The proposal calls on UC campuses to establish or strengthen existing regional education consortia, which may include K-12 schools, community colleges, California State University campuses, community-based agencies, and UC alumni, staff, and students. Under the plan, the UC faculty would act as resources on issues such as curriculum enhancement and professional development.

Over the next five years, the proposal anticipates that each of the partner schools should either double its number of high school graduates eligible for entry into the University of California system or increase its rate of UC qualification by 4 percentage points, whichever is greater.

The top-achieving 12.5 percent of the state's high school students are eligible for admission to the 126,000-student UC system, although meeting the minimum requirements is not enough to gain admission at many UC campuses and programs.

In July 1995, university officials adopted a policy that eliminates the use of race, ethnicity, and gender in making decisions on admissions. Although the policy will not go into effect for undergraduates until next year, it has already begun for graduate students entering this coming fall. ("Officials Mull the Impact Of Prop 209 Legal Battle On College Admissions," Dec. 11, 1996.)

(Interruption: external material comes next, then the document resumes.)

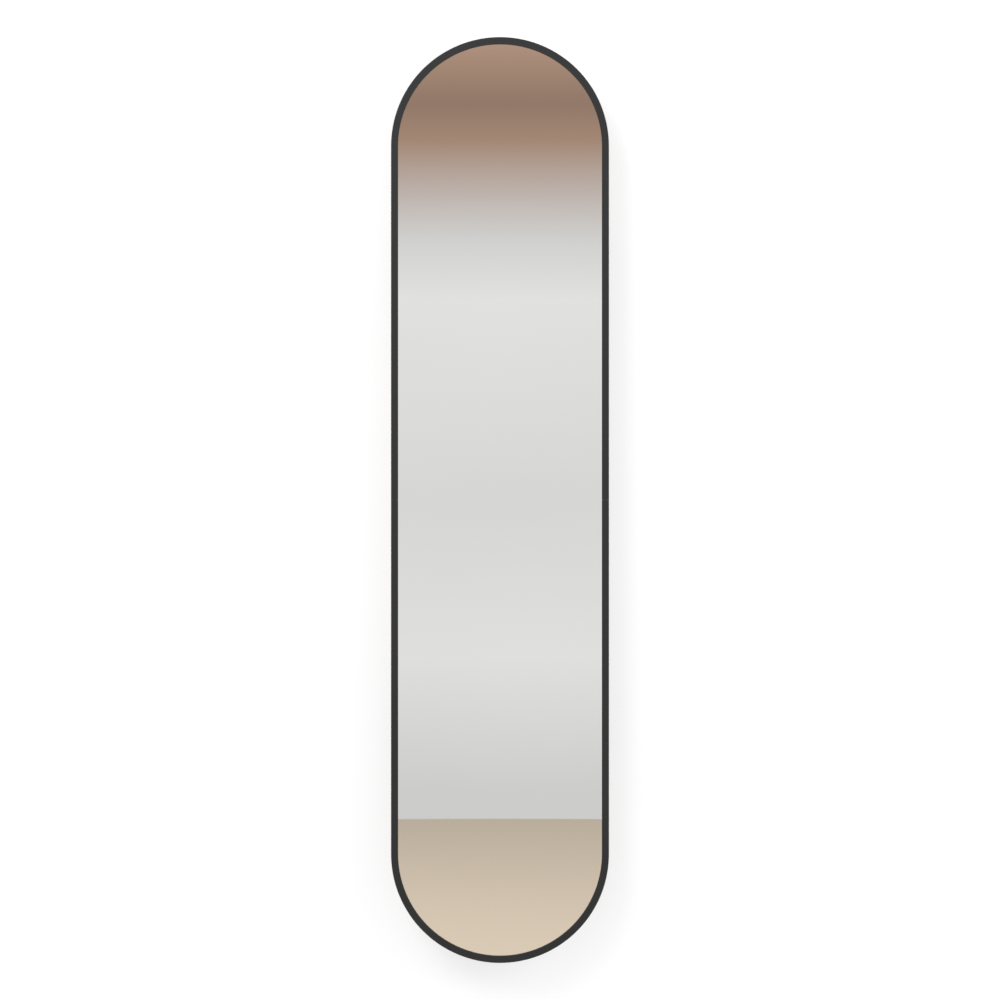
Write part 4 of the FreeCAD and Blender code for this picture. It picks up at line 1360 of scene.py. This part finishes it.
def middle_member(sizes, section):
    """Member between the ball rows, with a hole through which the front panel screw is reached."""
    start = MIDDLE_LOW.x
    web = section.middle_web
    inner = section.inner_ball
    pen = Pen(slide_point(start, web, 0)).to(slide_point(start, web, inner.y))
    pen.about(slide_point(start, *inner), ALONG_X, 180 - math.degrees(sizes.race_angle))
    pen.about(slide_point(start, *section.outer_ball), -ALONG_X, sizes.middle_curl)
    member = sheet_metal(pen, ALONG_X * (MIDDLE_HIGH.x - start), sizes.sheet, True)
    reach = sizes.sheet / 2 + sizes.cage_gap + sizes.cage_sheet
    weld(member, pressed_stop(sizes, MIDDLE_HIGH.x - sizes.stop_inset - sizes.sheet, web, web + reach))
    weld(member, pressed_stop(sizes, start, web - reach, web))
    access = slide_point(sizes.access_place, web, 0)
    tools = holes(sizes.access_hole, [access], ALONG_Y * web, ALONG_Y * -web, sides=48)
    return cut(member, *tools, *web_slots(sizes, web, MIDDLE_SLOTS))


def inner_member(sizes, section, hardware):
    """Member that carries the upright, with rolled inner races and a bent rear stop."""
    start = INNER_LOW.x
    web = section.inner_web
    turn = math.radians(sizes.roll_angle)
    roll = section.inner_ball + Vector((math.cos(turn), math.sin(turn))) * (section.race + sizes.roll)
    crown = slide_point(start, roll.x, roll.y + sizes.roll)
    pen = Pen(slide_point(start, web, 0))
    pen.round(slide_point(start, web, roll.y + sizes.roll), crown, sizes.bend).to(crown)
    pen.about(slide_point(start, *roll), -ALONG_X, sizes.roll_angle - 270)
    pen.about(slide_point(start, *section.inner_ball), ALONG_X, sizes.inner_curl)
    member = sheet_metal(pen, ALONG_X * (INNER_HIGH.x - start), sizes.sheet, True)
    weld(member, pressed_stop(sizes, start, section.inner_cage_web - sizes.cage_sheet / 2, web))
    tools = holes(hardware.screw_hole, slide_seats(hardware), Vector(), ALONG_Y * INNER_HOLE_REACH)
    return cut(member, *tools, *web_slots(sizes, web, INNER_SLOTS))


def ball_rows(sizes, middle, ball):
    """Ball centres of one cage: two rows, above and below the slide's middle."""
    first = -(sizes.balls_per_row - 1) / 2
    steps = [(first + index) * sizes.ball_pitch for index in range(sizes.balls_per_row)]
    return [slide_point(middle + step, ball.x, side * ball.y) for side in (1, -1) for step in steps]


def cage(sizes, low, high, web, level, places):
    """Retainer strip of one pair of ball rows: round windows and a long slot with round corners."""
    pen = Pen(slide_point(low.x, web, 0))
    rim = slide_point(low.x, -low.y, level)
    pen.round(slide_point(low.x, web, level), rim, sizes.cage_bend).to(rim)
    strip = sheet_metal(pen, ALONG_X * (high.x - low.x), sizes.cage_sheet, True)
    windows = holes(sizes.ball + sizes.ball_clearance, places, ALONG_Z * -CLEAR, ALONG_Z * CLEAR, sides=24)
    half_length = (high.x - low.x) / 2 - sizes.cage_slot_inset
    half_height = sizes.cage_slot_width / 2
    slot = oblong((low.x + high.x) / 2, web, CLEAR, half_length, half_height, sizes.cage_slot_corner)
    return cut(strip, *windows, slot)


def ball_set(sizes, places):
    """Balls at places, each a cube that is subdivided and cast to a sphere."""
    deselect()
    bpy.ops.mesh.primitive_cube_add(size=2 * sizes.ball)
    pattern = bpy.context.object
    edit(pattern)
    bpy.ops.mesh.subdivide(number_cuts=BALL_CUTS)
    bpy.ops.transform.tosphere(value=1)
    deselect()
    reach = max(point.co.length for point in pattern.data.vertices)
    edit(pattern)
    bpy.ops.transform.resize(value=(sizes.ball / reach,) * 3)
    deselect()
    copies = [copy_of(pattern, Matrix.Translation(place)) for place in places]
    bpy.data.objects.remove(pattern)
    return joined(*copies)


def rear_bumper(sizes):
    """Elastomer block that the closed slide meets, with relief grooves in its face."""
    bumper = block(BUMPER_LOW, BUMPER_HIGH)
    round_edges(bumper, lambda place, way: near(place.y, BUMPER_LOW.y), sizes.bumper_round, segments=5)
    grooves = []
    for step in (-1, 0, 1):
        middle = Vector((BUMPER_HIGH.x, BUMPER_LOW.y, SLIDE_LEVEL + step * sizes.bumper_pitch))
        grooves.append(block(middle - BUMPER_GROOVE, middle + BUMPER_GROOVE))
    return cut(bumper, *grooves)


class MIRROR_OT_slides(Operator):
    """Builds both ball-bearing slides: three members, two ball cages, the balls and the rear bumper"""

    bl_idname = "mirror.slides"
    bl_label = "Slides"

    def execute(self, context):
        sizes = context.scene.mirror_slides
        section = SlideSection(sizes)
        outer = outer_member(sizes, section)
        dress_each(outer, "outer_rail", "closet_side", "slide_steel", "outer_member", edge=0.12)
        middle = middle_member(sizes, section)
        dress_each(middle, "middle_rail", "{level}middle_slide", "slide_steel", "middle_member", edge=0.12)
        inner = inner_member(sizes, section, context.scene.mirror_hardware)
        dress_each(inner, "inner_rail", "carriage", "slide_steel", "inner_member", edge=0.12)
        cages = (
            ("outer_", section.outer_cage_web, section.outer_ball),
            ("inner_", section.inner_cage_web, section.inner_ball),
        )
        for kind, web, ball in cages:
            low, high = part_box("upper_" + kind + "cage")
            places = ball_rows(sizes, (low.x + high.x) / 2, ball)
            body = "{level}" + kind + "retainer"
            strip = cage(sizes, low, high, web, ball.y, places)
            dress_each(strip, kind + "retainer_strip", body, "cage_steel", kind + "cage", edge=0.08)
            balls = ball_set(sizes, places)
            dress_each(balls, kind + "bearing_balls", body, "ball_steel", kind + "balls", edge=0)
        dress_each(rear_bumper(sizes), "end_bumper", "closet_side", "black_rubber", "rear_bumper", edge=0.2)
        return {"FINISHED"}


# ---------------------------------------------------------------- stage

# Lights: place, the point they look at, size, whose power they take and how much of it, and tint.
LIGHTS = {
    "key": ((-1.9, -2.6, 2.5), (0, 0, 0.1), 2.2, "key_power", 1.0, (1.0, 0.99, 0.98)),
    "fill": ((2.6, -1.8, 1.0), (0, 0, 0), 1.8, "fill_power", 1.0, (0.98, 0.99, 1.0)),
    "back_key": ((1.8, 2.6, 2.2), (0, 0, 0), 3.6, "key_power", 0.7, (1, 1, 1)),
    "back_fill": ((-2.4, 2.0, 0.6), (0, 0, 0), 2.8, "fill_power", 0.8, (1, 1, 1)),
}

# Studio as the glass shows it, from its floor up: its lowest and highest level, and each band's place
# between them, tone and strength.
BAND_LEVELS = (-0.2, 0.6)
BANDS = (
    (0.00, "wall", 0.85),
    (0.12, "wall", 0.90),
    (0.18, "wall", 1.10),
    (0.25, "wall", 1.00),
    (0.34, "wall", 1.12),
    (0.365, "wall", 0.95),
    (0.41, "ceiling", 1.10),
    (0.427, "ceiling", 0.83),
    (0.455, "ceiling", 1.30),
    (0.80, "wall", 1.10),
)
SOFT_LIGHT = (0.82, 0.83, 0.85, 1.0)
BEHIND_ALL = (0.93, 0.93, 0.93, 1.0)
WHITE = (1.0, 1.0, 1.0, 1.0)
STAGE_GRAIN = 2.0
FLOOR_RADIUS = 5.0
FLOOR_ROUGHNESS = (0.55, 0.65)
BACKDROP_SIZE = 4.0
BACKDROP_ROUGHNESS = (0.9, 1.0)
BACKDROP_PLACE = (0, 2 * MM, 0.4)
UPRIGHT_TURN = (math.pi / 2, 0, 0)


def area_light(stage, name, place, target, size, power, share, tint):
    """Soft square light that looks at a point."""
    data = bpy.data.lights.new(name, "AREA")
    data.shape = "SQUARE"
    data.size = size
    data.energy = getattr(stage, power) * share
    data.color = tint
    lamp = bpy.data.objects.new(name, data)
    lamp.location = place
    lamp.rotation_euler = (Vector(target) - Vector(place)).to_track_quat("-Z", "Y").to_euler()
    bpy.context.scene.collection.objects.link(lamp)


def stage_surface(name, finish, tone, roughness, hidden, glow=0.0):
    """Finishes the active object as part of the stage, clear from behind; glow lifts its shadows."""
    surface = bpy.context.object
    surface.name = name
    material, tree, shader, place = new_material(finish)
    shader.inputs["Base Color"].default_value = toned(tone)
    shader.inputs["Emission Color"].default_value = WHITE
    shader.inputs["Emission Strength"].default_value = glow
    gloss = spread(tree, noise(tree, place, STAGE_GRAIN), *roughness)
    tree.links.new(gloss, shader.inputs["Roughness"])
    behind = node(tree, "ShaderNodeNewGeometry").outputs["Backfacing"]
    clear = node(tree, "ShaderNodeBsdfTransparent").outputs[0]
    mix = node(tree, "ShaderNodeMixShader", [(0, behind), (1, shader.outputs[0]), (2, clear)])
    tree.links.new(mix.outputs[0], tree.nodes["Material Output"].inputs["Surface"])
    surface.data.materials.append(material)
    for ray in hidden:
        setattr(surface, "visible_" + ray, False)
    return surface


def studio_world(stage):
    """World: white for the camera, soft light for the object, pale wall and warm top in reflections."""
    world = bpy.data.worlds.new("Studio")
    bpy.context.scene.world = world
    world.use_nodes = True
    tree = world.node_tree
    way = node(tree, "ShaderNodeTexCoord").outputs["Generated"]
    height = node(tree, "ShaderNodeSeparateXYZ", [(0, way)]).outputs["Z"]
    ramp = node(tree, "ShaderNodeValToRGB", [("Fac", spread(tree, height, 0.0, 1.0, *BAND_LEVELS))])
    points = ramp.color_ramp.elements
    while len(points) < len(BANDS):
        points.new(0.5)
    for point, (position, tone, strength) in zip(points, BANDS):
        point.position = position
        point.color = toned(getattr(stage, tone), strength)
    path = node(tree, "ShaderNodeLightPath").outputs
    soft = blended(tree, path["Is Glossy Ray"], SOFT_LIGHT, ramp.outputs["Color"])
    seen = blended(tree, path["Is Camera Ray"], soft, BEHIND_ALL)
    tree.links.new(seen, tree.nodes["Background"].inputs["Color"])


class MIRROR_OT_stage(Operator):
    """Sets up the floor, the backdrop, the lights and the camera"""

    bl_idname = "mirror.stage"
    bl_label = "Stage"

    def execute(self, context):
        stage = context.scene.mirror_stage
        data = bpy.data.cameras.new("camera")
        data.lens = stage.lens
        data.sensor_width = stage.sensor
        camera = bpy.data.objects.new("camera", data)
        camera.location = (0, RIM_LOW.y - stage.view_height * stage.lens / stage.sensor, 0)
        camera.rotation_euler = UPRIGHT_TURN
        context.scene.collection.objects.link(camera)
        context.scene.camera = camera
        context.scene.view_settings.view_transform = "Standard"
        deselect()
        level = (0, 0, stage.floor_level)
        bpy.ops.mesh.primitive_circle_add(vertices=128, radius=FLOOR_RADIUS, fill_type="NGON", location=level)
        floor = stage_surface("floor", "pale_floor", stage.floor, FLOOR_ROUGHNESS, ["diffuse"])
        deselect()
        bpy.ops.mesh.primitive_plane_add(size=BACKDROP_SIZE, location=BACKDROP_PLACE, rotation=UPRIGHT_TURN)
        hidden = ["diffuse", "glossy", "transmission", "shadow"]
        naming = ("backdrop", "white_panel")
        backdrop = stage_surface(*naming, stage.backdrop, BACKDROP_ROUGHNESS, hidden, stage.glow)
        for name, settings in LIGHTS.items():
            area_light(stage, name, *settings)
        studio_world(stage)
        return {"FINISHED"}


# ---------------------------------------------------------------- add-on

SETTINGS = {
    "mirror_frame": FrameSizes,
    "mirror_hardware": HardwareSizes,
    "mirror_slides": SlideSizes,
    "mirror_finishes": Finishes,
    "mirror_stage": StageSettings,
}
OPERATORS = (
    MIRROR_OT_stage,
    MIRROR_OT_frame,
    MIRROR_OT_panes,
    MIRROR_OT_keys,
    MIRROR_OT_crossbars,
    MIRROR_OT_buffers,
    MIRROR_OT_pivots,
    MIRROR_OT_pivot_blocks,
    MIRROR_OT_upright,
    MIRROR_OT_caps,
    MIRROR_OT_tips,
    MIRROR_OT_screws,
    MIRROR_OT_slides,
)


class MIRROR_PT_sidebar(Panel):
    """Sidebar panel with every piece's operator and the sizes and colours"""

    bl_idname = "MIRROR_PT_sidebar"
    bl_label = "Closet Mirror"
    bl_space_type = "VIEW_3D"
    bl_region_type = "UI"
    bl_category = "Closet Mirror"

    def draw(self, context):
        for operator in OPERATORS:
            self.layout.operator(operator.bl_idname)
        for name, kind in SETTINGS.items():
            box = self.layout.box()
            box.label(text=kind.__doc__)
            for size in kind.__annotations__:
                box.prop(getattr(context.scene, name), size)


CLASSES = (*SETTINGS.values(), *OPERATORS, MIRROR_PT_sidebar)


def register():
    for cls in CLASSES:
        bpy.utils.register_class(cls)
    for name, kind in SETTINGS.items():
        setattr(bpy.types.Scene, name, PointerProperty(type=kind))


def unregister():
    for name in SETTINGS:
        delattr(bpy.types.Scene, name)
    for cls in reversed(CLASSES):
        bpy.utils.unregister_class(cls)


def main():
    register()
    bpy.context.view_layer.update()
    for operator in OPERATORS:
        group_name, operator_name = operator.bl_idname.split(".")
        getattr(getattr(bpy.ops, group_name), operator_name)()


if __name__ == "__main__":
    main()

So far, the results of the policy have caused administrators some concern. At the University of California, Los Angeles, law school, for example, the number of black students admitted this year plummeted by 80 percent from last year, and the number of Hispanic students accepted dropped 32 percent.

Focus on Schools

The UC outreach proposal did not come with a price tag, but a university spokesman last week estimated that it may cost as much as $100 million per year. The university system plans to seek contributions from businesses and private foundations.

The proposal represents more than a year's worth of work by a 35-member panel, which included university faculty, students, and officials, as well as representatives from K-12 schools, community colleges, and the state education department.

Kati Haycock, the director of the Education Trust, a Washington group that works on K-12 and postsecondary school reform, said that the proposal was a step in the right direction.

Ms. Haycock, who once ran the outreach programs for the UC system, said that the new plan moves beyond an "all too typical" assumption that the problem rests with students and can be fixed by giving them individual help, rather than by fixing the schools themselves. The proposal acknowledges that there is a "school problem" in California and pledges to work at student achievement from that level, said Ms. Haycock.

Joni Finney, the associate director of the San Jose-based California Higher Education Policy Center, predicted that UC's effort would send a positive message to students. Nevertheless, she cautioned that the proposal would take a great deal of effort, commitment, and involvement at all levels of the university.